Destaca-se, inclusive a excelente atuação de Helen Mirren, como Olga, que funciona como a mulher que venceu as barreiras do machismo e comanda parte da organização de serviços secretos. Sua personagem impulsiona a saída de Anna da sua zona de conforto e, de forma perspicaz, tangencia o crescimento pessoal e profissional dela, de forma a legitimar o sororidade que toda sociedade precisa.
Os movimentos feministas mundiais estão em ascensão e em constante destaque na mídia, nas ruas, nas conversas de bar… E na Rússia esses movimentos vêm tomando forma nos últimos anos. Felizmente, apesar da pressão social, as mulheres estão enxergando os abusos e se erguendo contra a falta de políticas e garantias básicas de igualdade de gênero. Exemplos como vimos na Copa do Mundo de 2018 quando o grupo de russas ativistas Pussy Riot invadiram o campo, mostra, em dimensão mundial, a necessidade de se expor e de protestar.

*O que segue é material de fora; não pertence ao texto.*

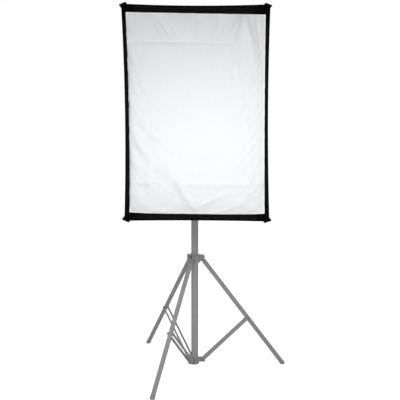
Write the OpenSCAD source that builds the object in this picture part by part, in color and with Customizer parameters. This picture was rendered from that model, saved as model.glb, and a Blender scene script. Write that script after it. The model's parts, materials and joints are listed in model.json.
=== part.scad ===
// Rectangular softbox with a lamp head, carried on a folding three-leg light stand.
// Millimetres. +Z is up and the white front faces -Y. The origin is the centre of the hub's flat underside,
// on the column's axis; the floor under the three feet is floor_gap below it.

/* [Softbox] */
// Width of the front, from corner to corner
front_w = 610; // [450:10:700]
// Height of the front, from corner to corner
front_h = 900; // [700:10:1000]
// Distance from the lamp head's middle to the front
front_depth = 440; // [380:10:480]
// Width of the black hook band round the front
band_w = 38; // [36:1:45]
// How far the middle of each band bows inwards
band_bow = 8; // [0:1:10]
// Black band left showing at each side of the diffuser
side_reveal = 17; // [15:1:22]
// Black band left showing above the diffuser
top_reveal = 34; // [20:1:35]
// Black band left showing below the diffuser
bottom_reveal = 27; // [20:1:35]
// Thickness of the padded fabric panels
fabric_t = 2.5; // [2:0.5:3]
// Thickness of the diffuser and baffle cloth
cloth_t = 1.5; // [1:0.5:1.5]
// Distance from the lamp head's middle to the inner baffle
baffle_depth = 300; // [290:5:320]

/* [Rods] */
// Diameter of the sprung steel rods
rod_d = 4; // [3:0.5:4]
// Distance of a rod's foot from the lamp's axis
rod_foot_r = 65; // [64:1:66]

/* [Stand] */
// Diameter of the base tube
base_tube_d = 35; // [35:1:35]
// Diameter of the middle tube
mid_tube_d = 30; // [30:1:30]
// Diameter of the top tube
top_tube_d = 25; // [25:1:25]
// Length of a leg, from its pivot to its foot
leg_l = 684; // [660:2:700]
// Length of a leg from its pivot to the brace
leg_upper_l = 385; // [380:1:390]
// Length of a brace between its pivots
brace_l = 311; // [308:1:316]
// Lean of a leg from upright
leg_lean = 36.87; // [34:0.1:38]
// Turn of the right-hand leg from +X
leg_turn = 4.13; // [0:0.1:10]
// Height of the lamp's axis
lamp_z = 1247; // [1240:1:1260]

/* [Fittings] */
// Diameter of the stand's stud
stud_d = 16; // [16:1:16]
// Diameter of the umbrella shaft's hole
umbrella_d = 9; // [8:1:9]

/* [Hidden] */
$fn = 64;
slack = 0.05;      // radial clearance of a running fit
gap = 0.3;         // clearance between parts that pass each other

// Stand
floor_gap = 18;
hub_r = 22;
hub_h = 31;
hub_pivot_r = 40;
hub_pivot_z = 20;
collar_r = 26;
collar_pivot_r = 38;
collar_ear_t = 6;
collar_above = 20;                   // height of the leg collar above its pivots
collar_boss = 9;                     // how far the knob's boss stands out of the leg collar
brace_lean = asin((collar_pivot_r + leg_upper_l * sin(leg_lean) - hub_pivot_r) / brace_l);
leg_pivot_z = hub_pivot_z + brace_l * cos(brace_lean) + leg_upper_l * cos(leg_lean);
leg_tube_r = 11;
tongue_w = 12;
pin_r = 3;
bar_w = 13;
bar_t = 3;
bar_y = leg_tube_r + 0.4;            // inner face of a brace bar, from the leg's middle plane
leg_wall = 2.6;
leg_tube_from = 25;                  // distances along a leg from its pivot
leg_tube_to = leg_l - 9;
foot_r = 11.8;
base_tube_z = 3;
base_tube_top = 782;
lock_lower_z = 750;
lock_lower_top = 812;
mid_tube_z = 290;
mid_tube_top = 990;
lock_upper_z = 962;
lock_upper_top = 1012;
top_tube_z = 400;
top_tube_top = 1060;
wall = 1.6;                          // wall of every stand tube
screw_r = 3;

// Bracket
stud_z = top_tube_top;
stud_shoulder = 6;
stud_top = 1124;
socket_z = stud_z + stud_shoulder + 1;
socket_r = 16;
tilt_z = lamp_z - 95;
ear_in = 10.2;
ear_out = 18.2;
ear_r = 14;
tongue_in = 8.9;
bolt_r = 4;
umbrella_x = 27;
umbrella_z = 1092;
umbrella_lug_r = 10;
clamp_z = 1096;
clamp_boss = 6;
arm_screw_x = 17;

// Lamp head, measured along -Y from the lamp head's middle
housing_r = 58;
neck_r = 50;
neck_from = 30;
neck_to = 64;
housing_back = 48;
ring_from = 31;
ring_to = 56;
ring_r = 76;
ring_knob_at = 36.5;
holder_r = 20;
lamp_base_to = 135;
socket_tube_r = 5;
socket_pin_r = 1.5;
rod_from = 4.5;
switch_x = -25;
rocker_pin_r = 1.5;
inlet_x = 19;
screw_turns = [45, 135, 225, 315];
cover_screw_r = housing_r - 11;

// Softbox shell
corner = [front_w / 2, front_h / 2];
rod_corner = corner - [7.5, 9.5];
rod_turn = atan2(rod_corner[1], rod_corner[0]);
rod_foot_at = 46;
shell_back = 64;
rear_half = 96;
skirt_from = 47.5;
skirt_r = 84;
pocket_l = 24;
pocket_mouth = 28;
function half_at(d) =
    let (s = (d - rod_foot_at) / (front_depth - rod_foot_at),
         foot = rod_foot_r * [cos(rod_turn), sin(rod_turn)])
    foot + s * (rod_corner - foot);
rod_run = norm(rod_corner) - rod_foot_r;
rod_angle = atan2(rod_run, front_depth - rod_foot_at);
rod_l = norm([rod_run, front_depth - rod_foot_at]);
rod_signs = [[1, 1], [-1, 1], [1, -1], [-1, -1]];
leg_turns = [leg_turn, leg_turn - 120, leg_turn + 120];

// ---------- shared shapes ----------

// Moves its children to the lamp's axis, d in front of the lamp head's middle, with +Z turned to the front.
module at_lamp(d = 0) translate([0, -d, lamp_z]) rotate([90, 0, 0]) children();

// Lays its children's +Z along +X, centred on x = 0.
module along_x(l) translate([-l / 2, 0, 0]) rotate([0, 90, 0]) children();

// A round tube standing on z = from.
module tube(r_out, r_in, from, to) {
    translate([0, 0, from]) difference() {
        cylinder(r = r_out, h = to - from);
        translate([0, 0, -1]) cylinder(r = r_in, h = to - from + 2);
    }
}

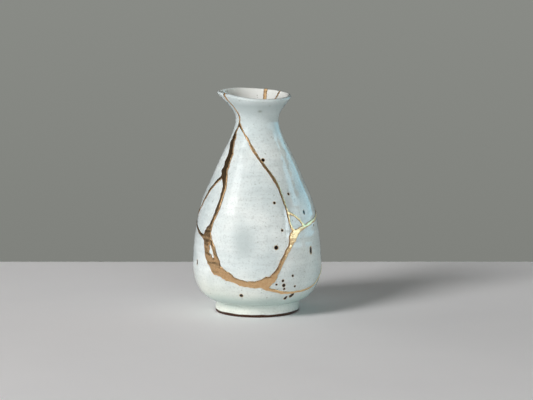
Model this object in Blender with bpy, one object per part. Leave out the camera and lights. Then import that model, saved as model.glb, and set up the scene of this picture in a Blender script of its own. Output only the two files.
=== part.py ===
"""A small stoneware bottle vase with a pulled lip, broken and mended with raised gold lacquer.

The vessel is turned about +Z, with the middle of its foot on the origin and its front towards -Y.
It is cut right through the wall along the cracks, so each shard is a solid of its own, and one
network of gold lacquer fills the cracks and stands proud of the glaze. Lengths are in metres.
"""

import math

import bmesh
import bpy
import numpy as np
from mathutils import Vector
from mathutils.bvhtree import BVHTree

# Foot ring
FOOT_RADIUS = 0.0260
FOOT_HEIGHT = 0.0075
FOOT_RING_WIDTH = 0.0055
FOOT_RECESS = 0.0055
FOOT_CHAMFER = 0.0007

# Body, neck and lip, outside
BELLY_RADIUS = 0.0401
BELLY_HEIGHT = 0.0305
NECK_RADIUS = 0.01325
NECK_HEIGHT = 0.1205
LIP_RADIUS = 0.0208
FLARE_HEIGHT = 0.0162
LIP_HEIGHT = NECK_HEIGHT + FLARE_HEIGHT

# Wall thicknesses
BELLY_WALL = 0.0040
NECK_WALL = 0.0030
LIP_WALL = 0.0023
LIP_EDGE_DROP = 0.75 * LIP_WALL  # the half-round lip starts this far below its top

# The hand-made lip: it is pulled out into a spout and it isn't level
SPOUT_ANGLE = -80.0
SPOUT_SPREAD = 26.0
SPOUT_PULL = 0.0042
SPOUT_START = 0.0150
SPOUT_EASE = 1.6
LIP_RISE_LEFT = 0.0015
LIP_RISE_BACK = 0.0006
LIP_SAG = 0.0007
WARP_START = 0.1  # as a share of the flare's height, below the narrowest point of the neck

# Gold lacquer
SEAM_WIDTH = 0.0030
SEAM_CROWN = 0.0004
SEAM_EDGE = 0.0001
SEAM_INNER = 0.00025
SEAM_OVER_LIP = 0.00065
SEAM_STEP = 0.0042
SHARD_GAP = 0.0003
SLOT_EXTRA = 0.0020  # how much deeper than the wall a crack is cut
LIP_OVERRUN = 2 * LIP_WALL  # how far a crack's cut runs on past the lip

# How finely the vessel is turned
SIDES = 40
BOWL_STEPS = 5
BODY_STEP = 0.0096
FLARE_STEP = BODY_STEP / 2
LIP_STEPS = 3
SHARP_ANGLE = 35.0

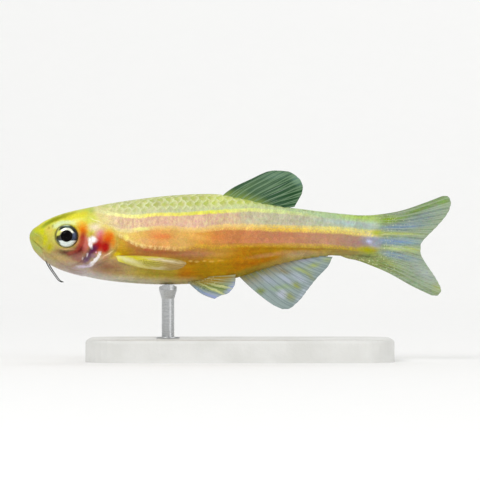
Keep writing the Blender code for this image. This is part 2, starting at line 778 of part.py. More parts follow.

Anna – O perigo tem nome trás um filme muito bem elaborado e que, muito além do carisma e da beleza de Sasha, apresenta um debate sobre a condição das mulheres, através de um pano de fundo dos entraves entre a CIA e a KGB na antiga união soviética. Um filme excelente, que intriga, inteligente e perspicaz, que fala abertamente das mazelas sociais e faz um paralelo com a vida de glamour e de crime de Poliatova. Mas, essencialmente, descreve a luta contra os sistemas opressores e a busca da liberdade que nós (mulheres) vivemos diariamente.
Que crítica fo-da! Eu vi o trailer desse filme e fui levada a crer que se tratava de mais um clichê de filme de espionagem russo com mulheres sendo objetificadas. Muito bom saber que o longa reverte essa lógica tão ultrapassada e ainda recorrente do cinema. Fique até com vontade de assistir! Parabéns pelo texto! 😉
Esse é um dos melhores textos que já li aqui nesse sítio, parabéns Tássya.